AIM OF THE EXERCISE —
Look for the string "Write" in the lines and copy each line that has it.

------ DATASET RECORDS ------

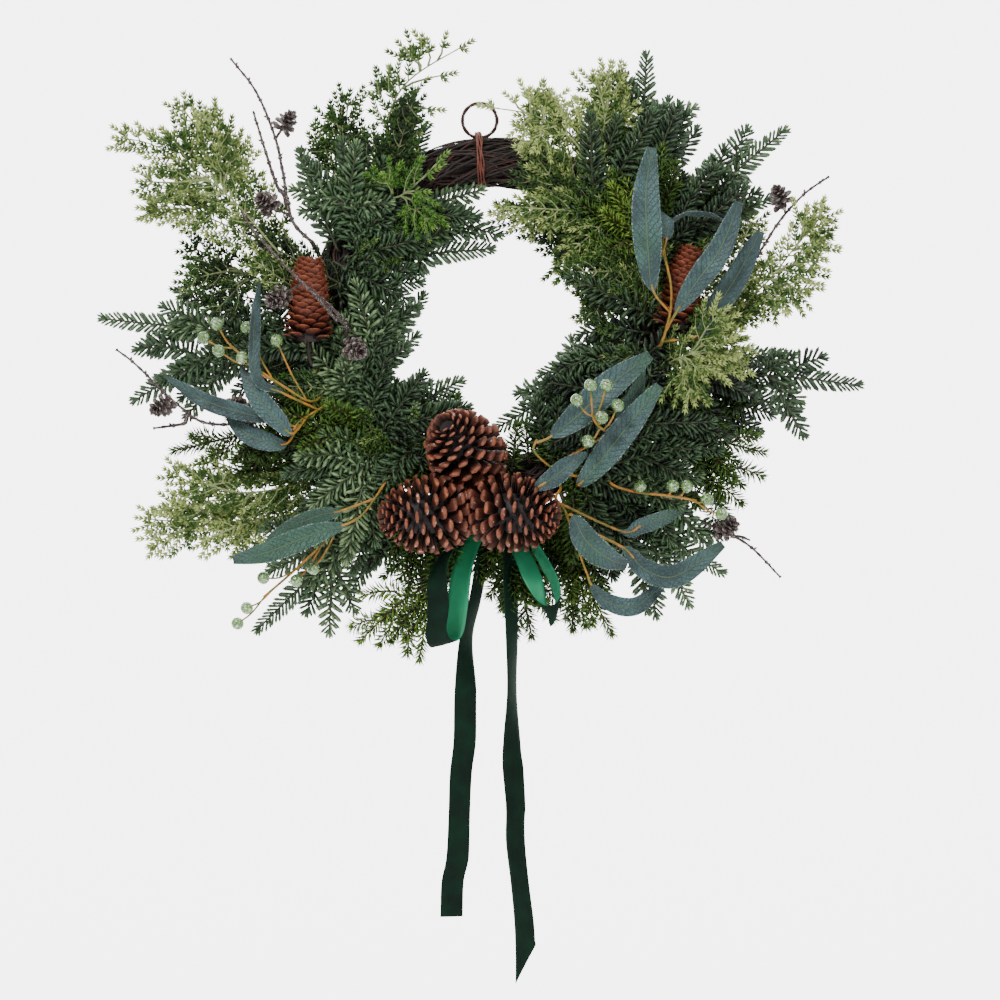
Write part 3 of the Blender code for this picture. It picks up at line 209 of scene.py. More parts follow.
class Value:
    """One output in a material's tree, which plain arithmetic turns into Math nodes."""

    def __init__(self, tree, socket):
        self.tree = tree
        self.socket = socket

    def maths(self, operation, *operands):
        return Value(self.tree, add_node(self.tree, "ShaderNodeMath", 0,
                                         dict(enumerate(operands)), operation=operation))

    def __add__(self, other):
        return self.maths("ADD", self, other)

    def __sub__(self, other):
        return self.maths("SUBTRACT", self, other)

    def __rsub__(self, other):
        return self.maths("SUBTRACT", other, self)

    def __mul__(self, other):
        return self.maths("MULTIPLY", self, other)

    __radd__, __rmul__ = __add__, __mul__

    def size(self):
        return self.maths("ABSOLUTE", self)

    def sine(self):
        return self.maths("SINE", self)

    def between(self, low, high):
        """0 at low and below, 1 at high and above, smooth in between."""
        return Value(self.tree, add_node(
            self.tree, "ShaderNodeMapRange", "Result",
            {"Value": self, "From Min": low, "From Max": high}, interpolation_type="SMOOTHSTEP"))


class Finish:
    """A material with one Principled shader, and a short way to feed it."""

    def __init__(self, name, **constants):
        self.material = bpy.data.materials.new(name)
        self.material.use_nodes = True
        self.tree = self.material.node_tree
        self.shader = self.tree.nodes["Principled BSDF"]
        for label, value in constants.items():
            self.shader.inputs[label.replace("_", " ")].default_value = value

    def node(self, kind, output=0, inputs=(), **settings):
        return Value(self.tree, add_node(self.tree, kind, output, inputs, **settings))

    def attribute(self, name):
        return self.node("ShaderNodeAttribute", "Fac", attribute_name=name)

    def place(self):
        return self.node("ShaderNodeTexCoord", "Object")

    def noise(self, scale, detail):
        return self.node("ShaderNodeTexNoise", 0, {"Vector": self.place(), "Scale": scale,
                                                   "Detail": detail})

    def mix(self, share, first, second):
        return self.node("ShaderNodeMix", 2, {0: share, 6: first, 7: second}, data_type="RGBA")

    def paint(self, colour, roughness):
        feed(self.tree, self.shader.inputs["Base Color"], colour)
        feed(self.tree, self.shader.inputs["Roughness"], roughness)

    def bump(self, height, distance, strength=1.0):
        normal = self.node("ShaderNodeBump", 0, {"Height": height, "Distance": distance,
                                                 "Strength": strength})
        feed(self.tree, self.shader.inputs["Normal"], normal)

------
------ DATASET RECORDS ------

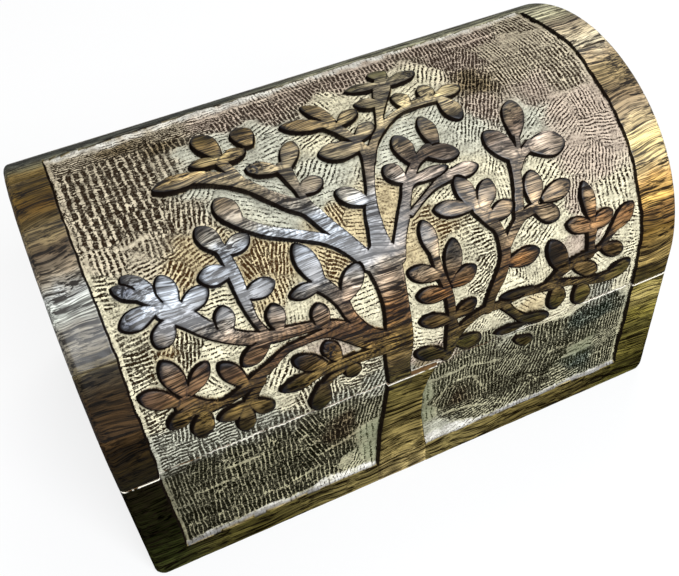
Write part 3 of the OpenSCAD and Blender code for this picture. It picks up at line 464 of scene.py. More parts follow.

------
------ DATASET RECORDS ------

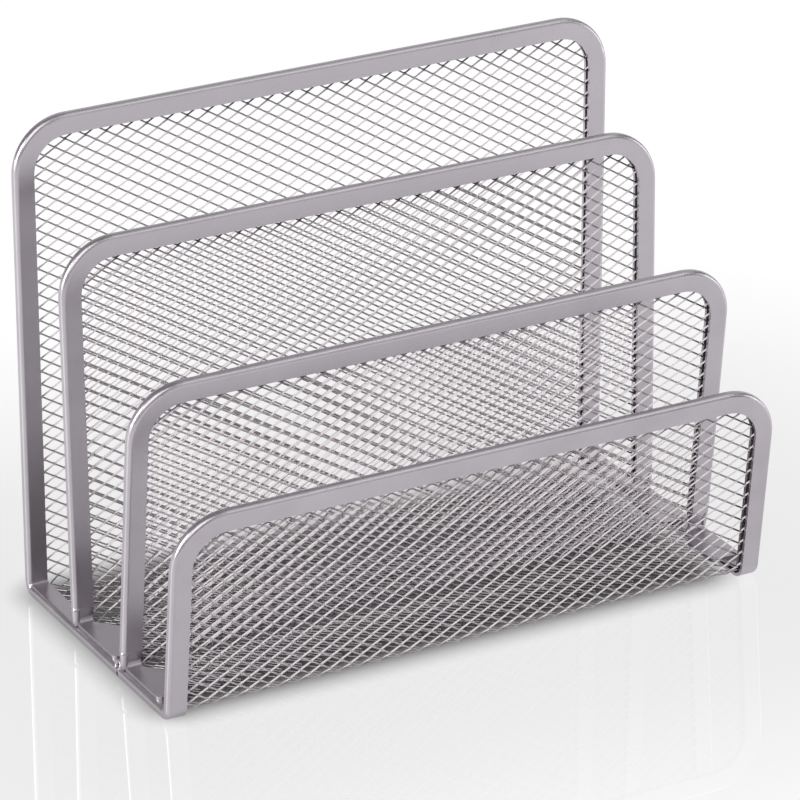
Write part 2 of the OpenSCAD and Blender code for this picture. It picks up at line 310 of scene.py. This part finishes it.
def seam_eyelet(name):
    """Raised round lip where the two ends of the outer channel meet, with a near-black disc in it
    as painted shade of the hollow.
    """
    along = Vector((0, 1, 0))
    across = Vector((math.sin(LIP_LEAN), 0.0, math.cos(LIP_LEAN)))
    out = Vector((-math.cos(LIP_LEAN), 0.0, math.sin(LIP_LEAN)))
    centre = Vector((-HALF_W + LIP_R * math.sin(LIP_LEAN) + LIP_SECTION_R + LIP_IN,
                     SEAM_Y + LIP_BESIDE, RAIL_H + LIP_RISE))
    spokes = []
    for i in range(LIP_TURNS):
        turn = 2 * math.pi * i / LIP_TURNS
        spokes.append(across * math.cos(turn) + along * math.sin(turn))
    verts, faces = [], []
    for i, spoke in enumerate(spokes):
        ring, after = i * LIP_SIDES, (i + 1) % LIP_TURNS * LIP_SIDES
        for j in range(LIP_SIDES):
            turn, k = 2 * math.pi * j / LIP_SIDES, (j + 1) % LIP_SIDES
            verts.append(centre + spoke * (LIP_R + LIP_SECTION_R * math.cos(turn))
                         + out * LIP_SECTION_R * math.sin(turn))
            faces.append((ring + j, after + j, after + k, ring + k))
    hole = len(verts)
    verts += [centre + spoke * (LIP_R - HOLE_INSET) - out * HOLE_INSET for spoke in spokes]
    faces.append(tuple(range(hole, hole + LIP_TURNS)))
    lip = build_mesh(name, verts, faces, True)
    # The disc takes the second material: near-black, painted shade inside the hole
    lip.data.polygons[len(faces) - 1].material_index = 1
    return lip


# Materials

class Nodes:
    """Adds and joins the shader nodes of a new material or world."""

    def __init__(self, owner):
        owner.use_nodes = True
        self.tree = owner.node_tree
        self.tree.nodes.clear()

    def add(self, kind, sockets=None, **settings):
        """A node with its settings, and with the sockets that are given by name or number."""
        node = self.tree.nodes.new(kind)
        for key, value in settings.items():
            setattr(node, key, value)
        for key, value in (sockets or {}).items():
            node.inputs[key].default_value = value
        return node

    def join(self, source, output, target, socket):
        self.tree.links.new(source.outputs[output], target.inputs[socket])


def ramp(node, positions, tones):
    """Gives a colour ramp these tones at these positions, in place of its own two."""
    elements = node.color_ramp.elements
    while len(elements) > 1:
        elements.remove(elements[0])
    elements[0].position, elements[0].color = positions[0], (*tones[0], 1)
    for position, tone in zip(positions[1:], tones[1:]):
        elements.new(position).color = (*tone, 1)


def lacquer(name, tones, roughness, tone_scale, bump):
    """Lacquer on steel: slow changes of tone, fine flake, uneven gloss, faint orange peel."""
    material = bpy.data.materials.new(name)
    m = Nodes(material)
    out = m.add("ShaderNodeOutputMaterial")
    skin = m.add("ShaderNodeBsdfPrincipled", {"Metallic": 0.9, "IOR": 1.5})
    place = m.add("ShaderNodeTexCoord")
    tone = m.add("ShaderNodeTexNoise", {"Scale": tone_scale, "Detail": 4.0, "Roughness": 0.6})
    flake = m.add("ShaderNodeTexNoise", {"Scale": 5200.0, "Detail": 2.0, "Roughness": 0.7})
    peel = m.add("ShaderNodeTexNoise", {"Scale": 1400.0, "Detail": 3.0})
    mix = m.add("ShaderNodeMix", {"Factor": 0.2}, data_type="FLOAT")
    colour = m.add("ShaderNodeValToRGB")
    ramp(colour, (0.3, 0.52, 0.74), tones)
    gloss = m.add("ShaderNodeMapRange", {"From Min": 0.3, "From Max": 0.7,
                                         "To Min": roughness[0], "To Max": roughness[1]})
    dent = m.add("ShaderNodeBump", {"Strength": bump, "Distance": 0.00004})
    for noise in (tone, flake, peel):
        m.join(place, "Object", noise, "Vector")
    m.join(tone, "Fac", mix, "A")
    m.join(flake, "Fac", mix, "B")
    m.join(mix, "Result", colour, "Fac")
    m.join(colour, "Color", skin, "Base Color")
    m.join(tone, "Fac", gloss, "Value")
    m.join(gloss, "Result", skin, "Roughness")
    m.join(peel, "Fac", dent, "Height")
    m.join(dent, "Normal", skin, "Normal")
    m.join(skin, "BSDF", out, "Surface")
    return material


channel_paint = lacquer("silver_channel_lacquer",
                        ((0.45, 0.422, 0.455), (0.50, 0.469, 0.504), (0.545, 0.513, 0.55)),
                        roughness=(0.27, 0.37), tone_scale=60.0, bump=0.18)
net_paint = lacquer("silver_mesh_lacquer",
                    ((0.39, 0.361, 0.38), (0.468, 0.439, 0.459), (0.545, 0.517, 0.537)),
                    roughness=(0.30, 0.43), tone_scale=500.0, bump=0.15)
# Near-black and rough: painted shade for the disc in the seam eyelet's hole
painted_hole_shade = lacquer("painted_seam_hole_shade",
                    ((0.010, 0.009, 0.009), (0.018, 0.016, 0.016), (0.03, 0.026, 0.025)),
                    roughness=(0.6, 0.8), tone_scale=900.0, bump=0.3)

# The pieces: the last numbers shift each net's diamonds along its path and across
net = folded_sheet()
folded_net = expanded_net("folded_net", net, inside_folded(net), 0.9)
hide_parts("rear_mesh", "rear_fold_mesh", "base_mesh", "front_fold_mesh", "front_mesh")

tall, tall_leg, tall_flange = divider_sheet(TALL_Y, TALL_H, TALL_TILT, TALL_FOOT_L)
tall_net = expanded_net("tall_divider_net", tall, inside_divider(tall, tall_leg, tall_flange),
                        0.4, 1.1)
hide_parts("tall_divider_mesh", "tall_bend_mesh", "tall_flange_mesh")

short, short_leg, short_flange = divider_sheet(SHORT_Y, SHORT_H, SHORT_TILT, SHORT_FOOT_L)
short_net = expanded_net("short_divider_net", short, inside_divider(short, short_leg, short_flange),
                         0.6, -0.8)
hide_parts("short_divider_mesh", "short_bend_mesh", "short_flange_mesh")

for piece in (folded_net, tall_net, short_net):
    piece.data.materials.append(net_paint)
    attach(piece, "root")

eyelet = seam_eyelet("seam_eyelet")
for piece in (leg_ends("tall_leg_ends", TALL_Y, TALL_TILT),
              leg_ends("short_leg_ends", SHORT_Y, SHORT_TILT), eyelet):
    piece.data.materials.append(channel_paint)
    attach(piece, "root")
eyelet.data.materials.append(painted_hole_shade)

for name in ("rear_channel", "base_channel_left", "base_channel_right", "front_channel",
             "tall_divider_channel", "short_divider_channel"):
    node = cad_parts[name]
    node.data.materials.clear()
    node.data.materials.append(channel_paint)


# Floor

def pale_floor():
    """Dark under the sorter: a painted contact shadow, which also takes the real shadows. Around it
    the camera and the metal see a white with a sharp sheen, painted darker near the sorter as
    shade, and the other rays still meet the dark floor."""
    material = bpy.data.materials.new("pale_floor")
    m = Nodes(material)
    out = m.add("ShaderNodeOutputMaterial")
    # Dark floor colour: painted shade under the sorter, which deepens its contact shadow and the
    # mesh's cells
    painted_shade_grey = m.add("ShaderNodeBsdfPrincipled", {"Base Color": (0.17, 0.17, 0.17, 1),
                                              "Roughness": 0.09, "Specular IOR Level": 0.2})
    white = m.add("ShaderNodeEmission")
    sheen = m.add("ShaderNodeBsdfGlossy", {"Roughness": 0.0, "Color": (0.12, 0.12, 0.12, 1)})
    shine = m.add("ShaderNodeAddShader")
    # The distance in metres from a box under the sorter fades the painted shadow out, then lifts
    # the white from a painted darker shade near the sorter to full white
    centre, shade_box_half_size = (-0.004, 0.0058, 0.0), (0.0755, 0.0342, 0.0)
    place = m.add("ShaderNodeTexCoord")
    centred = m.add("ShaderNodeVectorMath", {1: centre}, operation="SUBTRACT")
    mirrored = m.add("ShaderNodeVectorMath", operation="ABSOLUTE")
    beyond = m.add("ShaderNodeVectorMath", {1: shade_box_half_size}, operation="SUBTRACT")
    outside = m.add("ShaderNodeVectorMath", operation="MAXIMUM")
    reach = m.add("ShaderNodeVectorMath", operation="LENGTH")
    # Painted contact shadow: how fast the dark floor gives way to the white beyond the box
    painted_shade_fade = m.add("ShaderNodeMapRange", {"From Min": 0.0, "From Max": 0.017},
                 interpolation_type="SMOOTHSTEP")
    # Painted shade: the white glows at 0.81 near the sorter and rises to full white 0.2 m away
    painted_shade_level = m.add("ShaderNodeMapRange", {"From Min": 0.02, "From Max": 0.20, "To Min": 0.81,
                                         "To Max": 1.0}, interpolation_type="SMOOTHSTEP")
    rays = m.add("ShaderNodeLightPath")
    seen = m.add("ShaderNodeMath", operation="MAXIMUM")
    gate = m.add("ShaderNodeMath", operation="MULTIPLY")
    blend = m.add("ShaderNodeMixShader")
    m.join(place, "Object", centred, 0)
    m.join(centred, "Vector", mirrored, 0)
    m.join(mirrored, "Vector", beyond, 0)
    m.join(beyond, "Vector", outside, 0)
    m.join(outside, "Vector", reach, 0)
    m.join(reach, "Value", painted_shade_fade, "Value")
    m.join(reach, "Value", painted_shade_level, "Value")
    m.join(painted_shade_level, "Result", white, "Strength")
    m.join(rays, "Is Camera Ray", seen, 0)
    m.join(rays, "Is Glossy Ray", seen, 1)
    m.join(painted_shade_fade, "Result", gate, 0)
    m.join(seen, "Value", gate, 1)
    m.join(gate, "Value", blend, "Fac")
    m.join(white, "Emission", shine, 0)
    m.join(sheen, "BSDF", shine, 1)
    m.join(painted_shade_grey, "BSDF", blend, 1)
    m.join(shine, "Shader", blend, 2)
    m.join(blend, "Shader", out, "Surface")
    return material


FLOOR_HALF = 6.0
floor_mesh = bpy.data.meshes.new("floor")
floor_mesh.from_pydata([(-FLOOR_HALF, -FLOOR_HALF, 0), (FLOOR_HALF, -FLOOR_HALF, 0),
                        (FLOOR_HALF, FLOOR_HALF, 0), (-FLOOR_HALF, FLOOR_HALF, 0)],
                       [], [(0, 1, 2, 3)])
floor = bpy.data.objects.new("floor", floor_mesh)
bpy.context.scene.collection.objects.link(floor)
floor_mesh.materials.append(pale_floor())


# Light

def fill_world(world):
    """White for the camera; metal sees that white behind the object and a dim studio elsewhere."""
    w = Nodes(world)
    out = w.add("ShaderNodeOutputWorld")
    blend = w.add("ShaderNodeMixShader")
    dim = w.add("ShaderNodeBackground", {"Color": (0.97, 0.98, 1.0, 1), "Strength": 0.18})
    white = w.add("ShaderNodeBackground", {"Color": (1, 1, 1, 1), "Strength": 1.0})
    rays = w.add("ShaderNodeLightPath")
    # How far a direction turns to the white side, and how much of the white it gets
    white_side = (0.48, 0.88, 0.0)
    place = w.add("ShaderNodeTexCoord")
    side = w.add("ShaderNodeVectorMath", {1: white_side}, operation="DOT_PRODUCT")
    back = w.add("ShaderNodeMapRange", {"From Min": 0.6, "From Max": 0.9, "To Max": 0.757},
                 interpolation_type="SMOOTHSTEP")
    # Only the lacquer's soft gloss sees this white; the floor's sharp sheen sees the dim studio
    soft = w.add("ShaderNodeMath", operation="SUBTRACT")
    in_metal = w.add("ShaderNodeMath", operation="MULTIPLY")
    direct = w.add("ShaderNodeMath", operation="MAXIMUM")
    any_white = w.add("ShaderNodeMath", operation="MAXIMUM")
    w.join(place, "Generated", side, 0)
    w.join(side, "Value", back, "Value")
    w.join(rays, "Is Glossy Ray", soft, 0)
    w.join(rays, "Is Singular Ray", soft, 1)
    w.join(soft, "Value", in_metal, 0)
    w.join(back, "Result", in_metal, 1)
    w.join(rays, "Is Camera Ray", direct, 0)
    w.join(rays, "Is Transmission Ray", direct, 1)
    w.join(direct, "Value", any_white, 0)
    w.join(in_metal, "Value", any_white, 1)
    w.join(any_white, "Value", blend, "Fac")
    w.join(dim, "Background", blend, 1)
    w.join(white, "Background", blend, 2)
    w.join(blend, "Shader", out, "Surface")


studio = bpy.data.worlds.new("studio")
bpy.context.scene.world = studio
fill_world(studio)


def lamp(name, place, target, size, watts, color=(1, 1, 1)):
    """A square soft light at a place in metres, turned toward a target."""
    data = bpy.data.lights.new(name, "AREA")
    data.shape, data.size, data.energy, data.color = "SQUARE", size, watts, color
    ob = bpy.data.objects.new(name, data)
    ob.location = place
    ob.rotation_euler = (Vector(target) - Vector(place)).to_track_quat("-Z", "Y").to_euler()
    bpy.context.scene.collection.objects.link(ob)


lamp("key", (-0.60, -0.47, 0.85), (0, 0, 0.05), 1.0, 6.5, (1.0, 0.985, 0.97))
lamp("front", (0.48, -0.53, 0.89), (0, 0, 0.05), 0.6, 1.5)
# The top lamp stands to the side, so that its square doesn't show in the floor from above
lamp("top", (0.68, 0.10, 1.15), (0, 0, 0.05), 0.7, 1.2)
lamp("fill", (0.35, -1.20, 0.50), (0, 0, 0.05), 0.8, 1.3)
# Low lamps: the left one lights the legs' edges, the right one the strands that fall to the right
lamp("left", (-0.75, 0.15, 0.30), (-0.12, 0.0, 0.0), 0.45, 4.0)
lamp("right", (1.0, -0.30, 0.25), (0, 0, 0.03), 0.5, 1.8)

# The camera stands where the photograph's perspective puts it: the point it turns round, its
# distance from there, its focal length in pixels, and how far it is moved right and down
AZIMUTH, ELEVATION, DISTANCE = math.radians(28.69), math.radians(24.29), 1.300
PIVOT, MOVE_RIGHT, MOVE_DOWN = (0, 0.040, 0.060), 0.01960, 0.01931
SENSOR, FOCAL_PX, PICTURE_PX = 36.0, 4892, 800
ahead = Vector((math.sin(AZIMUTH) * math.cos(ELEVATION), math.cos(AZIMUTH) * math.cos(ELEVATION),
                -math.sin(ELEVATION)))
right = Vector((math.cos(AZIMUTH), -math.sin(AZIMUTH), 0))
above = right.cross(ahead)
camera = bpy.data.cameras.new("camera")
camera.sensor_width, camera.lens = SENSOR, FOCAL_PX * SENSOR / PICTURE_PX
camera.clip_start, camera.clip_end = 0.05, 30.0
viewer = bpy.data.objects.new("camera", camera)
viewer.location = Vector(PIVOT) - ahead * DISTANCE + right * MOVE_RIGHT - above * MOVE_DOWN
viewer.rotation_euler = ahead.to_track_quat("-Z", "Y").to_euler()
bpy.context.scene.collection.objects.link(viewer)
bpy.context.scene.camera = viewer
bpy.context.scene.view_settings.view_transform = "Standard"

------

EXPECTED OUTPUT —
Write part 3 of the Blender code for this picture. It picks up at line 209 of scene.py. More parts follow.
Write part 3 of the OpenSCAD and Blender code for this picture. It picks up at line 464 of scene.py. More parts follow.
Write part 2 of the OpenSCAD and Blender code for this picture. It picks up at line 310 of scene.py. This part finishes it.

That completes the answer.